The Federal Reserve on Wednesday likely will announce the beginning of a yearslong program to shrink its bond portfolio and could offer clues about the prospects for another rate increase this year. Officials will release a statement and their updated quarterly economic projections at 2 p.m. EDT, after the conclusion of their two-day policy meeting.

We came into this era innocent and naive. Never having lived through a period when the central bank buys a medium-sized country’s GDP worth of debt over the course of a lazy afternoon, we can be forgiven for predicting hyperinflation or whatever. Now that American QE is over and we’ve got nothing but this lousy stock market to show for it, we should approach the big unwind with at least a modicum of humility. Because really, who knows what the fuck.

Here’s a cautious Jamie Dimon earlier this summer:

“We’ve never have had QE like this before, we’ve never had unwinding like this before,” Dimon said at a conference in Paris Tuesday. “Obviously that should say something to you about the risk that might mean, because we’ve never lived with it before….it could be a little more disruptive than people think,” Dimon said. “We act like we know exactly how it’s going to happen and we don’t.”

For a little more hyperventilation, see Mr.
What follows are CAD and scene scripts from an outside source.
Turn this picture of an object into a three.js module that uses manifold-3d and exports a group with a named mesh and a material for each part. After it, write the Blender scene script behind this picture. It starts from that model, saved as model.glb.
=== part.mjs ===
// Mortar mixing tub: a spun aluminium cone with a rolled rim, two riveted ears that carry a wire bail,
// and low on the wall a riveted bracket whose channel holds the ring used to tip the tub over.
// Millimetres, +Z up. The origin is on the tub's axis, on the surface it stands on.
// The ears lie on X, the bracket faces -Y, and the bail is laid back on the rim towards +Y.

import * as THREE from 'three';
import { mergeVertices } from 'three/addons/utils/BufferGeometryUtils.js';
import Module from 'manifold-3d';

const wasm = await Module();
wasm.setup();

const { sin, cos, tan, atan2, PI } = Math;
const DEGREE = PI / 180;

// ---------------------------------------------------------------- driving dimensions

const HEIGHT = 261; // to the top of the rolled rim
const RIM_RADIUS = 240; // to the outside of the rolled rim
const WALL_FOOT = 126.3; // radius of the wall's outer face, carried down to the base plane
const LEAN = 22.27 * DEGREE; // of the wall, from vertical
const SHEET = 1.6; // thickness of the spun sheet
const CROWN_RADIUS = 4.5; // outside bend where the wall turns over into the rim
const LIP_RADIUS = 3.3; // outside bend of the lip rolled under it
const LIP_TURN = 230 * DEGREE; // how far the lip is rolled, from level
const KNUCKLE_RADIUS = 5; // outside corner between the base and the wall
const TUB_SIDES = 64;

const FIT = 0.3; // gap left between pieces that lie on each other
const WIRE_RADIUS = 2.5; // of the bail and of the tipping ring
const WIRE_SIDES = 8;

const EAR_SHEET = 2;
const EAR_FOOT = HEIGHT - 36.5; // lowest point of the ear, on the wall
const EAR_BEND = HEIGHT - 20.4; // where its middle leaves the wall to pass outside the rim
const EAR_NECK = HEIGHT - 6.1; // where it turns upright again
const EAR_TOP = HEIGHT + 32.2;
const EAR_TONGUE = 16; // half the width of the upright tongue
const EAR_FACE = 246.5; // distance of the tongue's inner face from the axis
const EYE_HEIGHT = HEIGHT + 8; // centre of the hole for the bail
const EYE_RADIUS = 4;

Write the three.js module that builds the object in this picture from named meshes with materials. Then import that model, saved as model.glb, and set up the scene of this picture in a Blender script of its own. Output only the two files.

Gundlach:

“You go into a cumulative ... quantitative tightening. So I‘m wondering if this suggests a little more trouble in 2018,” Gundlach said about the reversal of QE. “I am thinking that maybe we have to start going on ‘Trouble Watch’ for the middle part, perhaps, of 2018 with quantitative easing scheduled to go away.”

Both are correct in their own ways. We probably shouldn't be complacent here. The Fed’s balance sheet is like one of those massive spaceships in alien movies that hover ominously over major population centers, their capabilities and intentions unknown. We all kind of acknowledge that it could destroy us, but for now we’re just gonna sit tight and keep a close eye on things. You don’t want to be the guy who stands underneath the pulsing dome at the tip of the UFO and explains how they're probably benign and we’ll all be fine. He usually gets vaporized. Nor do you want to be the raving loon who preaches end times when all the aliens wanted was to share their one weird trick for avoiding extinction.

Still, it’s not like we know nothing going into the great unwind. For one thing, we know who not to listen to: “bond gurus.”

During each of the Fed’s quantitative-easing cycles, yields rose when the central bank was buying and then fell after it stopped. That ran counter to what many expected based on simple supply and demand as the Fed amassed $4.5 trillion of debt and became the single biggest holder of Treasuries.

We were all told that it would be wise to short Treasuries after each round of QE, since who would all the buyers be once the Fed stepped back? Turns out, they were all of us.